Abandoned in Death (In Death, #54)(53)



“You met him?”

“Stopped in for a drink a couple of times so I could, well, size him up some. We look out for each other here. We’re family. Didn’t like the look of him. He has user all over him. I’d hoped this trip with him would clear the haze. If he’s hurt her—”

“We don’t believe that’s the case. When did you last see or speak with her?”

“Ah … June third—the last day before she started her vacation. The team had wrapped up the Nordo campaign, so I was taking them out for a little unwind time, but she ducked out. She and the bar guy were due to leave the next morning and she wanted to finish packing. She said,” he continued with a smile. “Believe me, someone as organized as Mary Kate would have had everything in place. But she opted out. We all walked out together, a little after five, I think, and she peeled off at her subway station. She was lit up,” he added. “Just lit up.”

Mosebly let out a breath. “I wanted her to see him for what he was. Not that I didn’t want her to have a good time—she deserved one. But I wanted her to come back shed of him. And all this time. Dear God, Linny.”

“She’s smart and she’s strong. We’re going to find her.”

“We’d like to see her work area, and have a word with Alistar and Holly.”

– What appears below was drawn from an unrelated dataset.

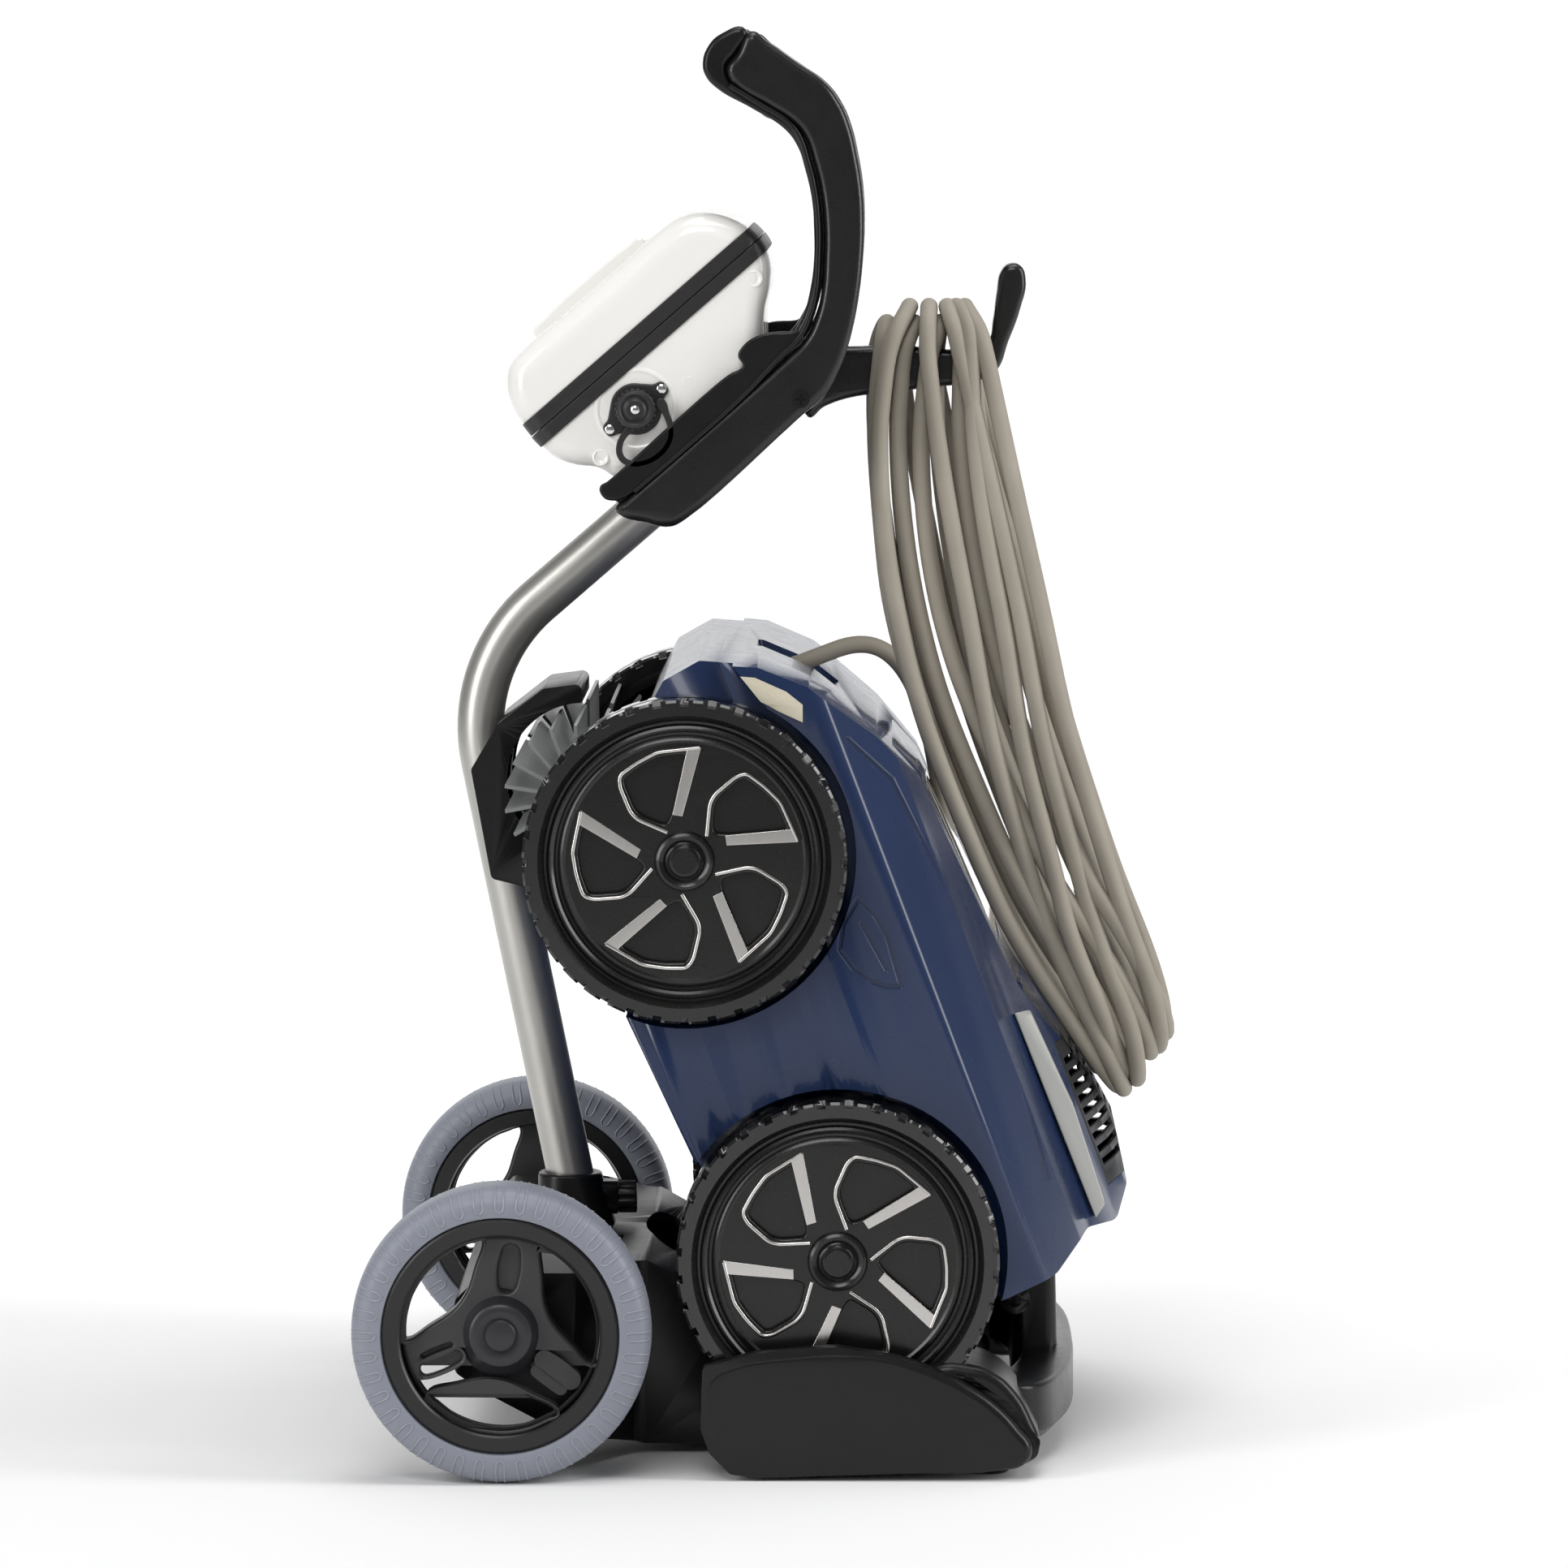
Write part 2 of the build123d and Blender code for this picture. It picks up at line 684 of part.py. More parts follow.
def hull(inset):
    """The whole housing as a solid, pulled in by inset (out when negative)."""
    with BuildPart() as body:
        with BuildSketch(robot_side()):
            with BuildLine():
                Polyline(*hull_outline, close=True)
            make_face()
            fillet(vertices(), 4)
            if inset:
                offset(amount=-inset)
        extrude(amount=robot_half_width + 10, both=True)
        with BuildSketch(robot_front(-200)):
            with BuildLine():
                Polyline(*[(y, z) for y, z in hull_section], close=True)
            make_face()
            fillet(vertices(), 8)
            if inset:
                offset(amount=-inset)
        extrude(amount=440, mode=Mode.INTERSECT)
        for x in (-wheelbase / 2, wheelbase / 2):
            for way in (-1, 1):
                flat_in = way * (arch_inner - inset)
                with BuildSketch(robot_side(flat_in)):
                    with Locations((x, robot_wheel_radius)):
                        Circle(arch_radius + inset)
                extrude(amount=way * 60, mode=Mode.SUBTRACT)
        for way in (-1, 1):
            with BuildSketch(robot_side(way * (arch_inner - inset))):
                with BuildLine():
                    Polyline((-200, -20), (-123.5 + inset, -20), (-123.5 + inset, 93),
                             (-123.5 + inset, 93 + arch_radius + inset - 2), (-200, 120), close=True)
                make_face()
                with BuildLine():
                    Polyline((240, -20), (123.5 - inset, -20), (123.5 - inset, 93),
                             (123.5 - inset, 93 + arch_radius + inset - 2), (240, 150), close=True)
                make_face()
            extrude(amount=way * 60, mode=Mode.SUBTRACT)
        with BuildSketch(robot_plan(notch[2] - inset)):
            with Locations((notch[0] - inset + 40, 0)):
                Rectangle(80, 2 * (notch[1] + inset))
        extrude(amount=120, mode=Mode.SUBTRACT)
    return body.part


def region(x0, x1, y0, y1, z0, z1):
    """A block of the cleaner's frame; y is given as world Y."""
    with BuildPart() as block:
        with BuildSketch(robot_plan(z0)):
            with Locations(((x0 + x1) / 2, -(y0 + y1) / 2)):
                Rectangle(x1 - x0, y1 - y0)
        extrude(amount=z1 - z0)
    return block.part


lid_area = (-30.0, 134.0, -96.0, 96.0, 205.0, 300.0)
window_area = (2.0, 100.0, -62.0, 62.0, 205.0, 300.0)
grille_area = (-156.0, -66.0, -84.0, 84.0, 235.0, 300.0)
badge_area = (168.0, 213.0, -206.0, -180.0, 152.0, 194.0)
badge_proud = 1.5
strip_area = (-166.0, -36.0, -128.0, -106.0, 215.0, 300.0)


def grown(area, by):
    return (area[0] - by, area[1] + by, area[2] - by, area[3] + by, area[4] - by, area[5])


def skin(outer, inner, area):
    """The part of a shell between two hulls that lies inside an area."""
    with BuildPart() as patch:
        add(outer)
        add(region(*area), mode=Mode.INTERSECT)
        add(inner, mode=Mode.SUBTRACT)
    return patch.part


def make_upper_shell(outer, inner):
    with BuildPart() as shell:
        add(outer)
        add(inner, mode=Mode.SUBTRACT)
        split(bisect_by=robot_plan(hull_split), keep=Keep.TOP)
        for area in (lid_area, grille_area):
            add(region(*grown(area, part_gap / 2)), mode=Mode.SUBTRACT)
        with BuildSketch(robot_plan(150)):
            with Locations((swivel_at[0], 0)):
                Circle(swivel_radius - 3 + running_gap)
        extrude(amount=30, mode=Mode.SUBTRACT)
    return shell.part


swivel_at = (192.0, notch[2])
swivel_radius = 11.0
stub_radius = 7.0
gearbox_half_width = 12.0


def make_lower_shell(outer, inner):
    with BuildPart() as shell:
        add(outer)
        add(inner, mode=Mode.SUBTRACT)
        split(bisect_by=robot_plan(hull_split), keep=Keep.BOTTOM)
        with BuildSketch(robot_side(-gearbox_half_width)):
            with BuildLine():
                Polyline((126, 40), (120, 90), (150, 94), (176, 94), (186, 80), (190, 45),
                         (176, 31), (150, 36), close=True)
            make_face()
            fillet(vertices(), 3)
        extrude(amount=2 * gearbox_half_width)
        with BuildSketch(robot_side(-30)):
            with Locations(brush_at):
                Circle(4)
        extrude(amount=60)
        for x in (-wheelbase / 2, wheelbase / 2):
            for y in (-arch_inner, arch_inner):
                with BuildSketch(robot_side(y - 12 if y > 0 else y)):
                    with Locations((x, robot_wheel_radius)):
                        Circle(14)
                extrude(amount=12)
                with BuildSketch(robot_side(y - 14 if y > 0 else y - 1)):
                    with Locations((x, robot_wheel_radius)):
                        Circle(stub_radius)
                extrude(amount=15, mode=Mode.SUBTRACT)
        with BuildSketch(robot_plan(0)):
            with Locations((-105, 0)):
                SlotOverall(60, 24, rotation=90)
        extrude(amount=60, mode=Mode.SUBTRACT)
    return shell.part


def make_stubs():
    """The four short axles the cleaner's wheels turn on."""
    with BuildPart() as stubs:
        for x in (-wheelbase / 2, wheelbase / 2):
            for y in (-robot_half_track - 19, arch_inner - 12):
                with BuildSketch(robot_side(y)):
                    with Locations((x, robot_wheel_radius)):
                        Circle(stub_radius)
                extrude(amount=robot_half_track + 19 - arch_inner + 12)
    return stubs.part


def make_grille(outer, inner):
    with BuildPart() as grille:
        add(skin(outer, inner, grille_area))
        with BuildSketch(robot_plan(225)):
            for y in (-56, 0, 56):
                with Locations((-111, y)):
                    with GridLocations(8, 0, 9, 1):
                        Rectangle(4, 46)
        extrude(amount=60, mode=Mode.SUBTRACT)
    return grille.part


def make_badge(outer):
    """Plate on the near shoulder, just clear of the front wheel's arch."""
    with BuildPart() as badge:
        add(skin(hull(-badge_proud), outer, badge_area))
        with BuildSketch(robot_side(-arch_inner + 10)):
            with Locations((wheelbase / 2, robot_wheel_radius)):
                Circle(arch_radius + 2)
        extrude(amount=-60, mode=Mode.SUBTRACT)
    return badge.part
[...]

“Of course. I’ll take you. She’s a pretty thing,” Mosebly said as he walked them out, headed for the stairs. “Young, pretty. I didn’t like the idea of her walking home, even just a few blocks, so late at night from that bar.”

“You knew about that, her routine?”

“I did.” He moved briskly down the stairs, a man in good physical shape who likely used them often. “She mentioned she enjoyed helping out at the bar, meeting people, having a little time with what’s-his-name.”

“Teegan Stone.”

“Right.” He moved through a maze of workstations and activity, paused at one. “I know Holly had a few things to say when it came out she didn’t stay the night, and he couldn’t be bothered to walk her home. But Mary Kate brushed that off. I don’t want to tell you how to do your job, but I’m going to tell you anyway. I think he’s a man who could hurt women as well as use them.”

“We’re looking at him, Mr. Mosebly.”

“All right, okay. This is Mary Kate’s work space. It reflects her.”

“Does it?”

“Organized, efficient, but not rigid.” He brushed his fingers over a paperweight that showed a cow jumping over a crescent moon.

Other than that and her D and C, there sat a placard that read:

WORK SMARTER.

BITCH LESS.



“Her motto. And, as you can see, she kept her area clean—another motto.”

“We’d like to have her comp and any devices in her desk taken in to EDD for analysis.”

“You’ll need to clear that with Linny—she’s the boss—but I can’t imagine her standing in your way. Let me round up Alistar and Holly for you. And if there’s anything else I can do, please let me know.”

“Appreciate it. Do you live close by?”

“Actually, I live downtown. Mary Kate and I often took the subway together. Just give me a minute.”

“Run him, Peabody,” Eve ordered when he walked away.

“Yeah, on that. He checks some boxes.”

They talked to coworkers, arranged for the electronics pickup, and left with a suspect on the list.

“He’s awfully invested in a coworker under his supervision who’s young enough to be his granddaughter.”

“And checks more boxes,” Peabody said as they settled into the car.

“Lives alone, a couple of blocks from Elder’s apartment. No marriages, no children. No criminal.”

“Tell me about his mother.”

“Getting there. Adalaide Mosebly, née Rowen, died last February at the age of a hundred and six. She’d been a resident/patient for the last sixteen years at the Suskind Home, on Long Island. That’s a retirement and elder care facility. Full medical care, including mental and emotional.

“Prior,” Peabody continued, “she was a homemaker and church secretary and helpmate—it says helpmate—to her husband, Reverend Elijah Mosebly—deceased November 2038. They lived in Kentucky until his death. Two years following that, she moved to New York—James Mosebly’s address.”

“She doesn’t sound like someone who’d dress up like our first victim. But Kentucky’s not all that far from Tennessee, where that spangly top came from. And maybe she lived a different kind of life before hooking up with the reverend. When did they hook up?”

“Married May 1985. Ah, so she’d have been about thirty. Could’ve lived a different sort of life in her twenties—which is where our victim falls, and the abductions.”

“Theory.” Eve played it out as she navigated traffic. “Little Jimmy loves Mommy. Mommy’s pretty strict—preacher’s wife. Maybe they even—what’s the expression?—use the rod, control the child.”

“Spare the rod, spoil the child. Either way, it’s nasty.”

“Maybe he blames Daddy for it, or maybe it’s just how life is. But sometime in there, he learns Mommy liked to dress up and party. How does he feel about that? Excited, appalled, interested? However he feels, she’s the center. Maybe she indulges him, spoils him—or the opposite, because some kids learn to love the boot when it’s all they get.”